**WHAT YOU WILL DO**
Render every entry verbatim.

**RECORD EXTRACTS**
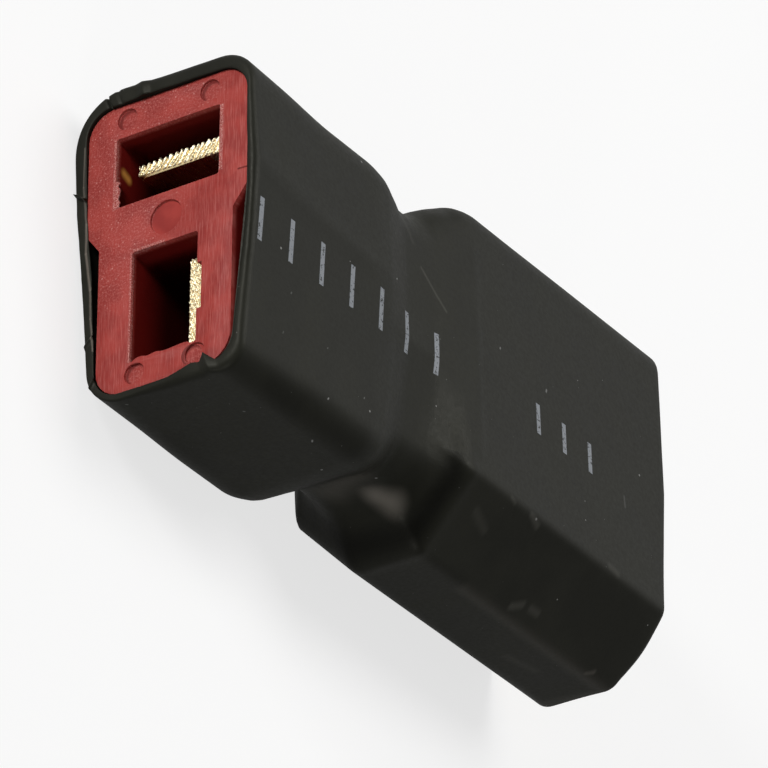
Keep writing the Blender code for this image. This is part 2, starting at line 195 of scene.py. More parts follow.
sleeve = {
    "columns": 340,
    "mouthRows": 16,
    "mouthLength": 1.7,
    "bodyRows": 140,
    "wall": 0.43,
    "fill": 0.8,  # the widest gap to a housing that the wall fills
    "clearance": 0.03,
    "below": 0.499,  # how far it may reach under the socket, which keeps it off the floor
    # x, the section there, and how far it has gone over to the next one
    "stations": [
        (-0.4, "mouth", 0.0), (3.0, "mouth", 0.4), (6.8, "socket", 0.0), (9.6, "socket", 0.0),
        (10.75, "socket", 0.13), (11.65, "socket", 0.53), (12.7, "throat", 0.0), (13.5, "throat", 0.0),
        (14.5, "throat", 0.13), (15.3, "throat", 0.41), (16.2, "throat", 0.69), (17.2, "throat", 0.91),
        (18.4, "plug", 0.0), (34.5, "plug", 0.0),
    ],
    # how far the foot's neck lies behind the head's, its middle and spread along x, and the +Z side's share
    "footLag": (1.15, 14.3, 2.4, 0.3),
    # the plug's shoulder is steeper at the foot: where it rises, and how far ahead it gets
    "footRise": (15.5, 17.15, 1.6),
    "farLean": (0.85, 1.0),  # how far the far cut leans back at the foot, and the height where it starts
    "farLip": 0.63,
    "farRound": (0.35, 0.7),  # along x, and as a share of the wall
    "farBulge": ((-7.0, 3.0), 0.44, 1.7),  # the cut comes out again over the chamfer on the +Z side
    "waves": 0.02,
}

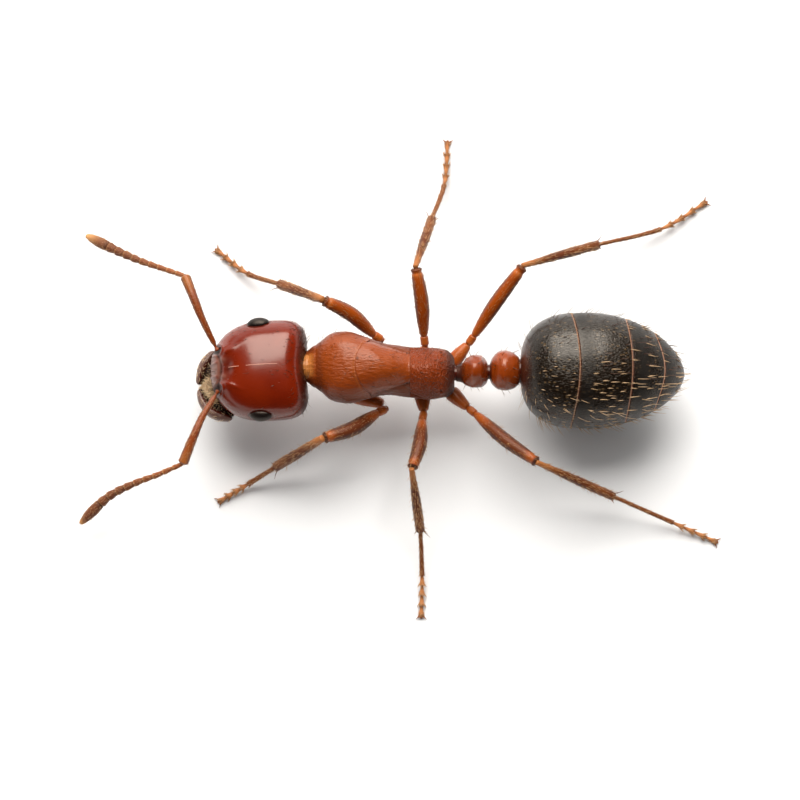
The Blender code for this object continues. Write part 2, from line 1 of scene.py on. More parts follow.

**TASK RESULT**
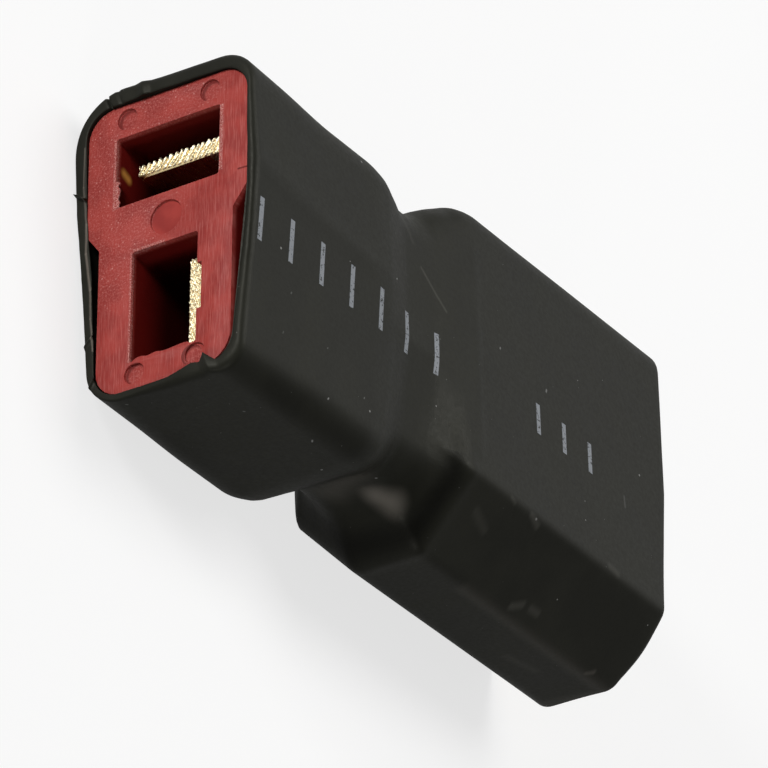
Keep writing the Blender code for this image. This is part 2, starting at line 195 of scene.py. More parts follow.
sleeve = {
    "columns": 340,
    "mouthRows": 16,
    "mouthLength": 1.7,
    "bodyRows": 140,
    "wall": 0.43,
    "fill": 0.8,  # the widest gap to a housing that the wall fills
    "clearance": 0.03,
    "below": 0.499,  # how far it may reach under the socket, which keeps it off the floor
    # x, the section there, and how far it has gone over to the next one
    "stations": [
        (-0.4, "mouth", 0.0), (3.0, "mouth", 0.4), (6.8, "socket", 0.0), (9.6, "socket", 0.0),
        (10.75, "socket", 0.13), (11.65, "socket", 0.53), (12.7, "throat", 0.0), (13.5, "throat", 0.0),
        (14.5, "throat", 0.13), (15.3, "throat", 0.41), (16.2, "throat", 0.69), (17.2, "throat", 0.91),
        (18.4, "plug", 0.0), (34.5, "plug", 0.0),
    ],
    # how far the foot's neck lies behind the head's, its middle and spread along x, and the +Z side's share
    "footLag": (1.15, 14.3, 2.4, 0.3),
    # the plug's shoulder is steeper at the foot: where it rises, and how far ahead it gets
    "footRise": (15.5, 17.15, 1.6),
    "farLean": (0.85, 1.0),  # how far the far cut leans back at the foot, and the height where it starts
    "farLip": 0.63,
    "farRound": (0.35, 0.7),  # along x, and as a share of the wall
    "farBulge": ((-7.0, 3.0), 0.44, 1.7),  # the cut comes out again over the chamfer on the +Z side
    "waves": 0.02,
}

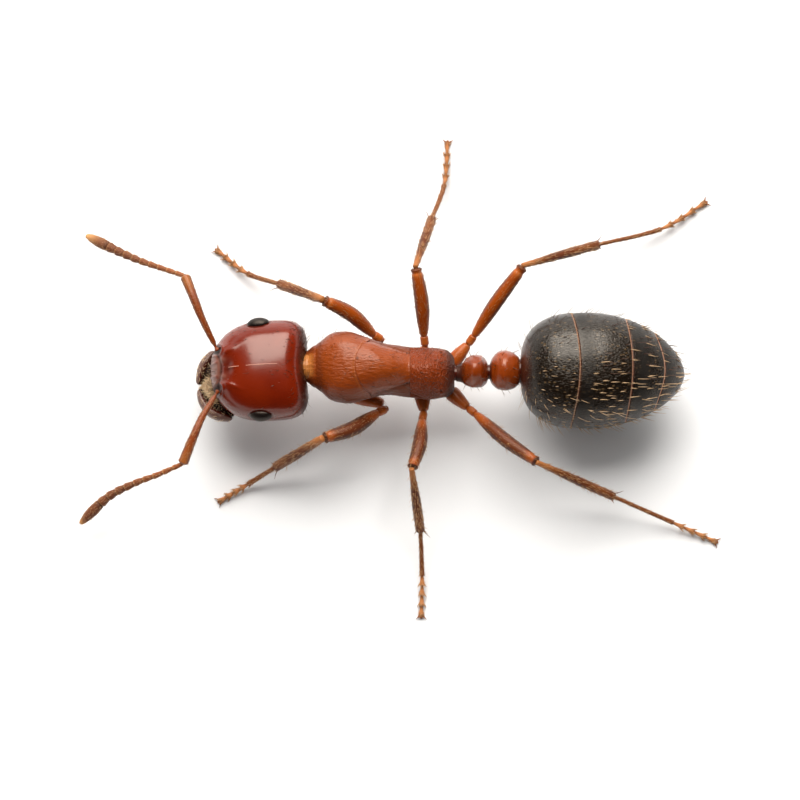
The Blender code for this object continues. Write part 2, from line 1 of scene.py on. More parts follow.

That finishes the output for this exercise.